**The request**
Reproduce, exactly and in full, only the lines below from the one containing "Keep writing the" through the one containing "LAYER = 1.1".

**Entries**

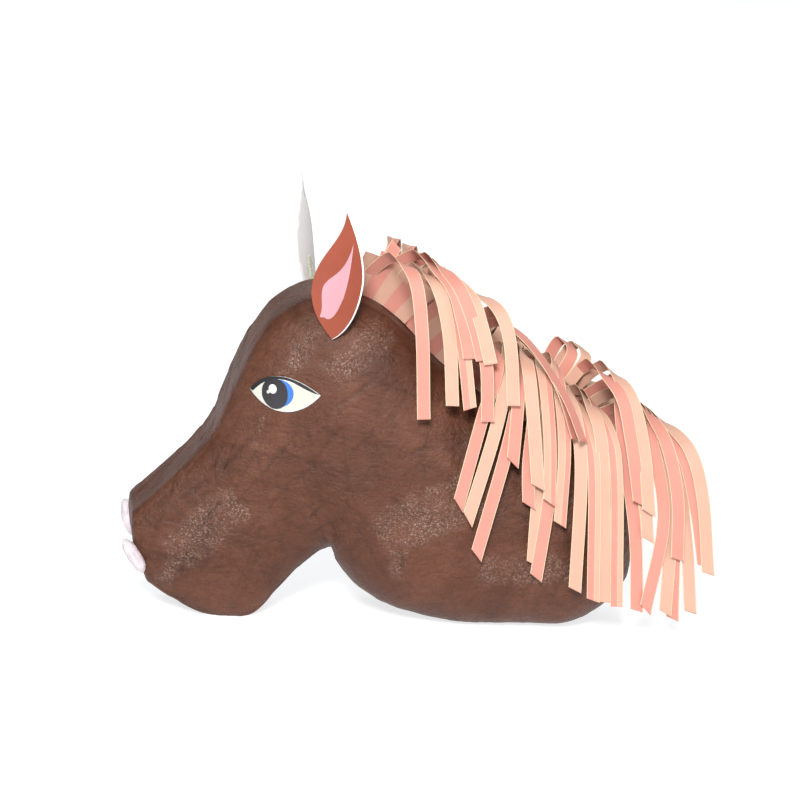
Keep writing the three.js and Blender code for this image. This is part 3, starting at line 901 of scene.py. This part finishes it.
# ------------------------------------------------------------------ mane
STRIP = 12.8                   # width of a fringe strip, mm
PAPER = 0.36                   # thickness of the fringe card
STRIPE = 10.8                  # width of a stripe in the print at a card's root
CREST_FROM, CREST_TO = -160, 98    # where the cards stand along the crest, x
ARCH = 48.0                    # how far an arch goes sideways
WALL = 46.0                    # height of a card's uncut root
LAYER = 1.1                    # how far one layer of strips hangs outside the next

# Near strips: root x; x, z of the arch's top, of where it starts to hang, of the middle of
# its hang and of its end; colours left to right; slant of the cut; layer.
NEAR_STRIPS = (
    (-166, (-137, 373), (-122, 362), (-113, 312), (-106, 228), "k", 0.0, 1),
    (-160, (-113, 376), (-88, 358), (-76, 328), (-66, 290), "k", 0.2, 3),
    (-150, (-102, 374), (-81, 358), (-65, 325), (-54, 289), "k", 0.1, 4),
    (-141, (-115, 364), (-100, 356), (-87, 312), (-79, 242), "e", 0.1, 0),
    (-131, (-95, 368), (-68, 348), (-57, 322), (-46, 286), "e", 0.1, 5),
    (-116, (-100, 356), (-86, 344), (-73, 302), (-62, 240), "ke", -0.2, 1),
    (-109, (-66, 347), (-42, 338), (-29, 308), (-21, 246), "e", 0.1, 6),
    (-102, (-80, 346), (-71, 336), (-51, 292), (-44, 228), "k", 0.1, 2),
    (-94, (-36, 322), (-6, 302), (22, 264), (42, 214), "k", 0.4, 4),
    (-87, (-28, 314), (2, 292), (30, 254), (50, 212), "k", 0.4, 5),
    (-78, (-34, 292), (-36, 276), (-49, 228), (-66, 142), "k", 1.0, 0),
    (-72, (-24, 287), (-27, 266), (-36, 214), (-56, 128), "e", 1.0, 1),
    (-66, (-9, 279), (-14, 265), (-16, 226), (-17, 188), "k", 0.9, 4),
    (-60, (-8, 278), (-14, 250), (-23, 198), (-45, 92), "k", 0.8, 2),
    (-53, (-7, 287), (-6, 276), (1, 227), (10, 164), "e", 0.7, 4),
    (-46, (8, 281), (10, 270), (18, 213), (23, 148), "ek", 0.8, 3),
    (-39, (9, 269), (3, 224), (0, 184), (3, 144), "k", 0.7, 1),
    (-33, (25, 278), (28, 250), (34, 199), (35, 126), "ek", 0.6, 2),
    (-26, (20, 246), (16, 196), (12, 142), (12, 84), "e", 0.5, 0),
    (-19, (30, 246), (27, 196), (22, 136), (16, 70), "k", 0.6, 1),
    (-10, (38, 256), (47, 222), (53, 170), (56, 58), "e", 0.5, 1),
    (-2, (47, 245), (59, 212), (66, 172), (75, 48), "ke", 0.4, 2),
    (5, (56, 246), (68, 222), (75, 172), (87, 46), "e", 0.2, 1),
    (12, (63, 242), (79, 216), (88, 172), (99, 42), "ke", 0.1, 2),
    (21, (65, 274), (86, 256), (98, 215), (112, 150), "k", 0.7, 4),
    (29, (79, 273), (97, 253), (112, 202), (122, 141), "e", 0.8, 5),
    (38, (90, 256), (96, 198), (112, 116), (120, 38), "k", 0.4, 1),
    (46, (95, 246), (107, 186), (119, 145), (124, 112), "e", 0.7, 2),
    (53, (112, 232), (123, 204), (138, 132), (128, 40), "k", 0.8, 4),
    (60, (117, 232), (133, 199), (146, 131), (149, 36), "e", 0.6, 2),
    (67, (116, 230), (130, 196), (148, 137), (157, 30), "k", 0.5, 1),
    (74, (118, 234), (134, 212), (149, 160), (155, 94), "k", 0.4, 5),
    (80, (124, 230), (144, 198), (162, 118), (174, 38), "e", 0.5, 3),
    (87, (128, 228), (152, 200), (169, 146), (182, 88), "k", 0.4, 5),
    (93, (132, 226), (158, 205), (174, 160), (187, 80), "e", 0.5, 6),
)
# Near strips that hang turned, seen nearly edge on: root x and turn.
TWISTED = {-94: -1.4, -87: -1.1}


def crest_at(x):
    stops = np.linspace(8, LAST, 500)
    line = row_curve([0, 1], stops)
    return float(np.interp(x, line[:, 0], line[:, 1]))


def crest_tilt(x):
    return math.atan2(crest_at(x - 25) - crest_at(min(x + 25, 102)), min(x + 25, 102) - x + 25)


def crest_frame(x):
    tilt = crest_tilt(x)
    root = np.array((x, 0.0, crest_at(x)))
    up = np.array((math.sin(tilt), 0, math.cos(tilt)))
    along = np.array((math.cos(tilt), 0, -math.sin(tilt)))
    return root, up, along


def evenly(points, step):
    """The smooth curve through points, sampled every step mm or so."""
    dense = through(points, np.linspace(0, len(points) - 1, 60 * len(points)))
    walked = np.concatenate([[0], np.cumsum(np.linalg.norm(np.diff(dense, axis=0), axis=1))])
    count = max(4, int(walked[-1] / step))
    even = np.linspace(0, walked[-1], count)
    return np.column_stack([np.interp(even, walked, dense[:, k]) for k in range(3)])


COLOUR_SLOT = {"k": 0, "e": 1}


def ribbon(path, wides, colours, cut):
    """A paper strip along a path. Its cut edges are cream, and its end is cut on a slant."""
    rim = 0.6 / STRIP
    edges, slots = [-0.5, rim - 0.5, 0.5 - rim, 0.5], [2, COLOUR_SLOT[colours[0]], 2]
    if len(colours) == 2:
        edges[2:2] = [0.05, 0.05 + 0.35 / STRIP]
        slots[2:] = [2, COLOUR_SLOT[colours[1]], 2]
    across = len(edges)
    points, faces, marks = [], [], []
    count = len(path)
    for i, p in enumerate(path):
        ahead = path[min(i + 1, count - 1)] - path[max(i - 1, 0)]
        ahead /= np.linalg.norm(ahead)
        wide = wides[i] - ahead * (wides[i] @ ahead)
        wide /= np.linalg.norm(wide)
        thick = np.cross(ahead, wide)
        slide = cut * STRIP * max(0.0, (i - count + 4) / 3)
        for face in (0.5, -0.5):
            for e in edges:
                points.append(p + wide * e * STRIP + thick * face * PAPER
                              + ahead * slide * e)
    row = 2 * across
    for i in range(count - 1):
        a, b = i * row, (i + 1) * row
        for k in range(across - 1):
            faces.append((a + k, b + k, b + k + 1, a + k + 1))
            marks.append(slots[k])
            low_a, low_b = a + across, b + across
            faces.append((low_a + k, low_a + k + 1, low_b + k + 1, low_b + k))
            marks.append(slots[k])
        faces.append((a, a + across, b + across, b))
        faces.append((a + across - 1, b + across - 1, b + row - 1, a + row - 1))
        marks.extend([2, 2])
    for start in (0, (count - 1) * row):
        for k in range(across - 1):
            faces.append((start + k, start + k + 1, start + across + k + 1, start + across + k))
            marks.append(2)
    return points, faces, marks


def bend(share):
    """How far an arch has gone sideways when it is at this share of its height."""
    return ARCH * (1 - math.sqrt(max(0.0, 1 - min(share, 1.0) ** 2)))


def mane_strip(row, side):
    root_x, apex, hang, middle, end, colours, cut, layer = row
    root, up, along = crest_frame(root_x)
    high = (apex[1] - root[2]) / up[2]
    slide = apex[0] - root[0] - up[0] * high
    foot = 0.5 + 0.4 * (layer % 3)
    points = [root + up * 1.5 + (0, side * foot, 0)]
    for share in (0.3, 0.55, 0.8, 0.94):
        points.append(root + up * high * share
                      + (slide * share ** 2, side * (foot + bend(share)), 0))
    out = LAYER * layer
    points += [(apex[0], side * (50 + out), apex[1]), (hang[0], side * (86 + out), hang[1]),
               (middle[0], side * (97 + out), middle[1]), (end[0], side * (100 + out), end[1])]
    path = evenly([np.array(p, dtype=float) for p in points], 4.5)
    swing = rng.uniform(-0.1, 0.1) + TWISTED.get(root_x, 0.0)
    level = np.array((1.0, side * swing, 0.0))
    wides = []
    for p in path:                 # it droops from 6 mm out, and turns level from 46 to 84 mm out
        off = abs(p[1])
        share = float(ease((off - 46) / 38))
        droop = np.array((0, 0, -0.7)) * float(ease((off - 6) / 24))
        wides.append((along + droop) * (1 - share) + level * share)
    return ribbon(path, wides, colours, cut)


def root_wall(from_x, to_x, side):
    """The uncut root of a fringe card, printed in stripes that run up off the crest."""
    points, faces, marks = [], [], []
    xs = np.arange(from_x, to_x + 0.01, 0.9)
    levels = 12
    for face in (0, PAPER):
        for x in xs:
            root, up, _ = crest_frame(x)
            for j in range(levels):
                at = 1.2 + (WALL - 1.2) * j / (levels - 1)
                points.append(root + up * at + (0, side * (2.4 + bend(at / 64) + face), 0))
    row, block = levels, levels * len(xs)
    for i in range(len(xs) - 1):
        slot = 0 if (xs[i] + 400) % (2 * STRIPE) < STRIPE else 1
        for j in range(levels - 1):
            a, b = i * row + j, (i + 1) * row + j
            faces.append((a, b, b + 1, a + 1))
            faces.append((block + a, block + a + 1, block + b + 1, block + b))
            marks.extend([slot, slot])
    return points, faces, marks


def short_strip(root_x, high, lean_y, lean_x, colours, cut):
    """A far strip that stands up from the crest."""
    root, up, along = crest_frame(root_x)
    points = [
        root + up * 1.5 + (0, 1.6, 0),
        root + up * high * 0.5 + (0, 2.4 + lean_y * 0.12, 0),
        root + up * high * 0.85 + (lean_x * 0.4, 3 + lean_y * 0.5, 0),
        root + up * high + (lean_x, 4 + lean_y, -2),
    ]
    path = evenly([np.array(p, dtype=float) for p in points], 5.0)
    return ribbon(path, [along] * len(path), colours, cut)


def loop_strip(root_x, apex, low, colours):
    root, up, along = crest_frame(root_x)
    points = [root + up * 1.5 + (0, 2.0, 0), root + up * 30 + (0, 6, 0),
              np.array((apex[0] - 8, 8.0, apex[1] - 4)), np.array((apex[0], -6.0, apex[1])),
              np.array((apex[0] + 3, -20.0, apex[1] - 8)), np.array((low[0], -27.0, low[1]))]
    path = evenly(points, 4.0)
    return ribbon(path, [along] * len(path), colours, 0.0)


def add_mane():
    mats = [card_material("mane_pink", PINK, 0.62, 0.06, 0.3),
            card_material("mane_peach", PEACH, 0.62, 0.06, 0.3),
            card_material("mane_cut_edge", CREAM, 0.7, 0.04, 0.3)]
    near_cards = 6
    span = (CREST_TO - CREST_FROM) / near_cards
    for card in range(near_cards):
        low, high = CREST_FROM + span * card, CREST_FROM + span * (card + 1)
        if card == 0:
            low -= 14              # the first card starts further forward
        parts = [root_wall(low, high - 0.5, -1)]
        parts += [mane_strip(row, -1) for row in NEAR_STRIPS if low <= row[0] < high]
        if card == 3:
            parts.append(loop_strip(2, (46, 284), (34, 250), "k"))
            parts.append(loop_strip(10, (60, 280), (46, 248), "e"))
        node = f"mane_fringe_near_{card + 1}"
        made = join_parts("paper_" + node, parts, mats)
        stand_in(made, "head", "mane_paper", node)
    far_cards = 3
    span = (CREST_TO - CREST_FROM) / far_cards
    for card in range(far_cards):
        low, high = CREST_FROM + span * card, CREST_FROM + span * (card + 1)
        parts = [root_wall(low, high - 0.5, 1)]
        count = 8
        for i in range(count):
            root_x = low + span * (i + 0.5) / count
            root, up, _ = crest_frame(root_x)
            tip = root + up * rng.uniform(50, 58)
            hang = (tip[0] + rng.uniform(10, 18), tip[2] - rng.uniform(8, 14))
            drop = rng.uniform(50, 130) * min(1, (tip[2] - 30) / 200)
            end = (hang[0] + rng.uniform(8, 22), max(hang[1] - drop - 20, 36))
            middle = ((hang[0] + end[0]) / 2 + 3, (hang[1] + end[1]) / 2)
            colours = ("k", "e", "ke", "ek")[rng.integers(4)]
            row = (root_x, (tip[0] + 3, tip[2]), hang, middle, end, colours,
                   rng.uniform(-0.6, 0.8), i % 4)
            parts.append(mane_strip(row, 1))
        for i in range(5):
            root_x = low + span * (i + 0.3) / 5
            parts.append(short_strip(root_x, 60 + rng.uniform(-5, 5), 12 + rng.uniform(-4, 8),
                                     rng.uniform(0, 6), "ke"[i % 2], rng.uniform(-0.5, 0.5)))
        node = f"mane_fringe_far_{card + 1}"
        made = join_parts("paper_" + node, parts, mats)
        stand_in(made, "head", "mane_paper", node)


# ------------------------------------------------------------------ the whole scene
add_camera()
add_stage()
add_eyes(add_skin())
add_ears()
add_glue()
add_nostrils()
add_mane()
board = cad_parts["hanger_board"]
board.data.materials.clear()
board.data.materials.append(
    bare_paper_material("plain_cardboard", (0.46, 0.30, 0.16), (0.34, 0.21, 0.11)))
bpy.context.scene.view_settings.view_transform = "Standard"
* * *
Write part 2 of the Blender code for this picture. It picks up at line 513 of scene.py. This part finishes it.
==
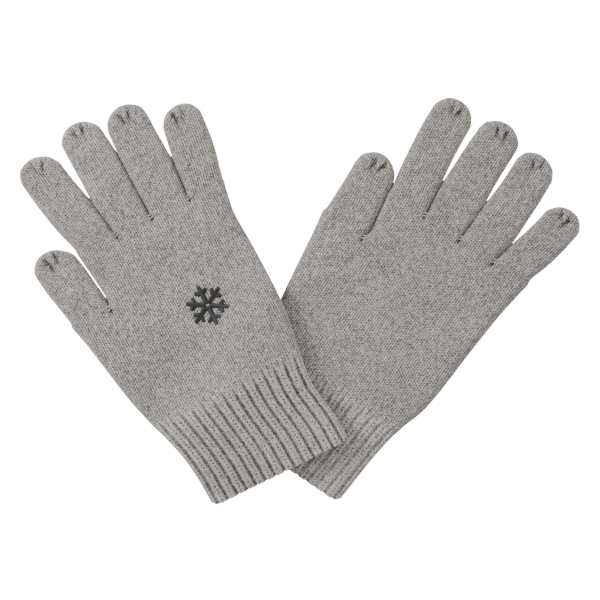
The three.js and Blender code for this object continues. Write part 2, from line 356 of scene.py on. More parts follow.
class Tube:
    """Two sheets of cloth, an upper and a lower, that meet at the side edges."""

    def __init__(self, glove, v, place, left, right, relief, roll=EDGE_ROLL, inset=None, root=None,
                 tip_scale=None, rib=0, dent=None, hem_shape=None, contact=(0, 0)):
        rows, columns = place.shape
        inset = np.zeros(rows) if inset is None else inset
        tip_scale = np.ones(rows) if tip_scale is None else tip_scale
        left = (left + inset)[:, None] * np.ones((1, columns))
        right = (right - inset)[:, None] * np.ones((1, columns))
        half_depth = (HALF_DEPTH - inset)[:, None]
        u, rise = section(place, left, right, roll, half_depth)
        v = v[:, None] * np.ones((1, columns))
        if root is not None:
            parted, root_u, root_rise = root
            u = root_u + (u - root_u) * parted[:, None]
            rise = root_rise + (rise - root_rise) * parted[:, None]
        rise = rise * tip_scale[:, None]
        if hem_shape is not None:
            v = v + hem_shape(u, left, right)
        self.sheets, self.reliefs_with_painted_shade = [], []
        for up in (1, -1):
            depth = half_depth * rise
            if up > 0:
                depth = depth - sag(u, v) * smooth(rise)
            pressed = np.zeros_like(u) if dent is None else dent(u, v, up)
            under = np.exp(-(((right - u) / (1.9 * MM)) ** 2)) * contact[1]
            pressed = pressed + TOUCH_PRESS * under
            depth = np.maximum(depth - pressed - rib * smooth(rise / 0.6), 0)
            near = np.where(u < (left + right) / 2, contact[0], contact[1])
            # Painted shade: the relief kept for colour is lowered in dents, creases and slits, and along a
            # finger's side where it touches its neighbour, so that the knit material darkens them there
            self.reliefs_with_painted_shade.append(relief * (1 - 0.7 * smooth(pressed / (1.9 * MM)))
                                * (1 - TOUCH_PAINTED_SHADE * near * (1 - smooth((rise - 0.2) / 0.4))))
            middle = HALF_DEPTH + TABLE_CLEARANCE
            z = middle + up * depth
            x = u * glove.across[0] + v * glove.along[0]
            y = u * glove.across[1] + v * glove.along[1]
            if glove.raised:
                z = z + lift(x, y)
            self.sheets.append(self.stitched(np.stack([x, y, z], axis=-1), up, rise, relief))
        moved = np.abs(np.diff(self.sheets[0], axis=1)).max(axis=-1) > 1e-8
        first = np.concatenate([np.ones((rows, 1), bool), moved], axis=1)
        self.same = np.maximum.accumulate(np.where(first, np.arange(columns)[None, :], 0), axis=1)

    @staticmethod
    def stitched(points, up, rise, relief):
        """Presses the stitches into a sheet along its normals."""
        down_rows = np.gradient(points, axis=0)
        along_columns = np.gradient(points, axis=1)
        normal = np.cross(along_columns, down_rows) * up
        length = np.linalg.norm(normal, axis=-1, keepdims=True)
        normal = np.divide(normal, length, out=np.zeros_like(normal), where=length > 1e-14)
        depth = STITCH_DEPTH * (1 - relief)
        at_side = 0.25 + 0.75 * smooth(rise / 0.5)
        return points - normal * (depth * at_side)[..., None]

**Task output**
Keep writing the three.js and Blender code for this image. This is part 3, starting at line 901 of scene.py. This part finishes it.
# ------------------------------------------------------------------ mane
STRIP = 12.8                   # width of a fringe strip, mm
PAPER = 0.36                   # thickness of the fringe card
STRIPE = 10.8                  # width of a stripe in the print at a card's root
CREST_FROM, CREST_TO = -160, 98    # where the cards stand along the crest, x
ARCH = 48.0                    # how far an arch goes sideways
WALL = 46.0                    # height of a card's uncut root
LAYER = 1.1                    # how far one layer of strips hangs outside the next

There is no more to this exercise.